— begin STORED DATA —
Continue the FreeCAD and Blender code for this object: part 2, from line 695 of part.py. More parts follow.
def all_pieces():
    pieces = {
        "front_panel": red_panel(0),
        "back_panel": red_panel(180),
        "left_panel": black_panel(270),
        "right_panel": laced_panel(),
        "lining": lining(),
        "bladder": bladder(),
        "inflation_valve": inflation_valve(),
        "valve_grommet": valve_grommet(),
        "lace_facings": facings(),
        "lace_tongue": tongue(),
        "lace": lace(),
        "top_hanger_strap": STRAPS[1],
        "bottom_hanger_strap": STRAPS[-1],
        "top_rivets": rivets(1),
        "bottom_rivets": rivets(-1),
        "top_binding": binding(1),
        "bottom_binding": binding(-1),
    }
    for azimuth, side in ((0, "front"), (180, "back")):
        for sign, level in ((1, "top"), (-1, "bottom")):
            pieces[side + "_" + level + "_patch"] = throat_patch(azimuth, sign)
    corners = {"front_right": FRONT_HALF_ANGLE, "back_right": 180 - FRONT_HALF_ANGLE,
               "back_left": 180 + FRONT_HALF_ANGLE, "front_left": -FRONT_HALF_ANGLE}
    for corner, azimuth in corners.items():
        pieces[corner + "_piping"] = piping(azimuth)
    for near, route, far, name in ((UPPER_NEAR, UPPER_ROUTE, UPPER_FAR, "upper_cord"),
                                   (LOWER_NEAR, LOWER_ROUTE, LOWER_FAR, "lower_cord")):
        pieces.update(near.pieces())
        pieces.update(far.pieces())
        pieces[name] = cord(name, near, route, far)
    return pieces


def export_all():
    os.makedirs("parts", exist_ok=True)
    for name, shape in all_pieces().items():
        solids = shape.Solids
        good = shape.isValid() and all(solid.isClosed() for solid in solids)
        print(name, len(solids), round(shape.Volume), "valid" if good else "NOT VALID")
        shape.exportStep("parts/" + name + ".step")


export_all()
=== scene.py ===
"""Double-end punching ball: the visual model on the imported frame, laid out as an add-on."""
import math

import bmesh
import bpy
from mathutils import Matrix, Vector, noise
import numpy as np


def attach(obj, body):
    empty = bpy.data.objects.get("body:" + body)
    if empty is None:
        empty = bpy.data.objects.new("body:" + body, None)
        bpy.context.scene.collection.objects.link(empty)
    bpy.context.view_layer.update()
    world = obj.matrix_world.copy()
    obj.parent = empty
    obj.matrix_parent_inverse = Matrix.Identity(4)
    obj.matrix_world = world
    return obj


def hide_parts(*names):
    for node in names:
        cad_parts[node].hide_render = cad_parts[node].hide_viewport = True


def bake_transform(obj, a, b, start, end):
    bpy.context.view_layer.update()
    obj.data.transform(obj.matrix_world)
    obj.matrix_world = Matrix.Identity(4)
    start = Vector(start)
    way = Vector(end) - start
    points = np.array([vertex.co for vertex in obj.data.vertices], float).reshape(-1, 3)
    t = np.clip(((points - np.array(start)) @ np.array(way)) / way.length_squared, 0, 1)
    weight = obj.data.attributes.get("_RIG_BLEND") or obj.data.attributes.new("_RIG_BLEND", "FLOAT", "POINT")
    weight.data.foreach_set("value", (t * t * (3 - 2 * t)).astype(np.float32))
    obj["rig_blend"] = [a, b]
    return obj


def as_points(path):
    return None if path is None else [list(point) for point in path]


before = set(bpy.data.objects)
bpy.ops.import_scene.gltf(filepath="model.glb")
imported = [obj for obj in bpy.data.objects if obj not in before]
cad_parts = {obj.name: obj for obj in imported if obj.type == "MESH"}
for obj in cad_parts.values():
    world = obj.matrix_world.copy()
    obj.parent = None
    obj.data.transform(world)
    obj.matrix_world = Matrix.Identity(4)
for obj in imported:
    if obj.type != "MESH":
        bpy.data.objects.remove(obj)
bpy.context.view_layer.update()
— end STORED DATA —
Reproduce the entire listing word for word.

*RESPONSE TO THE EXERCISE*
Continue the FreeCAD and Blender code for this object: part 2, from line 695 of part.py. More parts follow.
def all_pieces():
    pieces = {
        "front_panel": red_panel(0),
        "back_panel": red_panel(180),
        "left_panel": black_panel(270),
        "right_panel": laced_panel(),
        "lining": lining(),
        "bladder": bladder(),
        "inflation_valve": inflation_valve(),
        "valve_grommet": valve_grommet(),
        "lace_facings": facings(),
        "lace_tongue": tongue(),
        "lace": lace(),
        "top_hanger_strap": STRAPS[1],
        "bottom_hanger_strap": STRAPS[-1],
        "top_rivets": rivets(1),
        "bottom_rivets": rivets(-1),
        "top_binding": binding(1),
        "bottom_binding": binding(-1),
    }
    for azimuth, side in ((0, "front"), (180, "back")):
        for sign, level in ((1, "top"), (-1, "bottom")):
            pieces[side + "_" + level + "_patch"] = throat_patch(azimuth, sign)
    corners = {"front_right": FRONT_HALF_ANGLE, "back_right": 180 - FRONT_HALF_ANGLE,
               "back_left": 180 + FRONT_HALF_ANGLE, "front_left": -FRONT_HALF_ANGLE}
    for corner, azimuth in corners.items():
        pieces[corner + "_piping"] = piping(azimuth)
    for near, route, far, name in ((UPPER_NEAR, UPPER_ROUTE, UPPER_FAR, "upper_cord"),
                                   (LOWER_NEAR, LOWER_ROUTE, LOWER_FAR, "lower_cord")):
        pieces.update(near.pieces())
        pieces.update(far.pieces())
        pieces[name] = cord(name, near, route, far)
    return pieces


def export_all():
    os.makedirs("parts", exist_ok=True)
    for name, shape in all_pieces().items():
        solids = shape.Solids
        good = shape.isValid() and all(solid.isClosed() for solid in solids)
        print(name, len(solids), round(shape.Volume), "valid" if good else "NOT VALID")
        shape.exportStep("parts/" + name + ".step")


export_all()
=== scene.py ===
"""Double-end punching ball: the visual model on the imported frame, laid out as an add-on."""
import math

import bmesh
import bpy
from mathutils import Matrix, Vector, noise
import numpy as np


def attach(obj, body):
    empty = bpy.data.objects.get("body:" + body)
    if empty is None:
        empty = bpy.data.objects.new("body:" + body, None)
        bpy.context.scene.collection.objects.link(empty)
    bpy.context.view_layer.update()
    world = obj.matrix_world.copy()
    obj.parent = empty
    obj.matrix_parent_inverse = Matrix.Identity(4)
    obj.matrix_world = world
    return obj


def hide_parts(*names):
    for node in names:
        cad_parts[node].hide_render = cad_parts[node].hide_viewport = True


def bake_transform(obj, a, b, start, end):
    bpy.context.view_layer.update()
    obj.data.transform(obj.matrix_world)
    obj.matrix_world = Matrix.Identity(4)
    start = Vector(start)
    way = Vector(end) - start
    points = np.array([vertex.co for vertex in obj.data.vertices], float).reshape(-1, 3)
    t = np.clip(((points - np.array(start)) @ np.array(way)) / way.length_squared, 0, 1)
    weight = obj.data.attributes.get("_RIG_BLEND") or obj.data.attributes.new("_RIG_BLEND", "FLOAT", "POINT")
    weight.data.foreach_set("value", (t * t * (3 - 2 * t)).astype(np.float32))
    obj["rig_blend"] = [a, b]
    return obj


def as_points(path):
    return None if path is None else [list(point) for point in path]


before = set(bpy.data.objects)
bpy.ops.import_scene.gltf(filepath="model.glb")
imported = [obj for obj in bpy.data.objects if obj not in before]
cad_parts = {obj.name: obj for obj in imported if obj.type == "MESH"}
for obj in cad_parts.values():
    world = obj.matrix_world.copy()
    obj.parent = None
    obj.data.transform(world)
    obj.matrix_world = Matrix.Identity(4)
for obj in imported:
    if obj.type != "MESH":
        bpy.data.objects.remove(obj)
bpy.context.view_layer.update()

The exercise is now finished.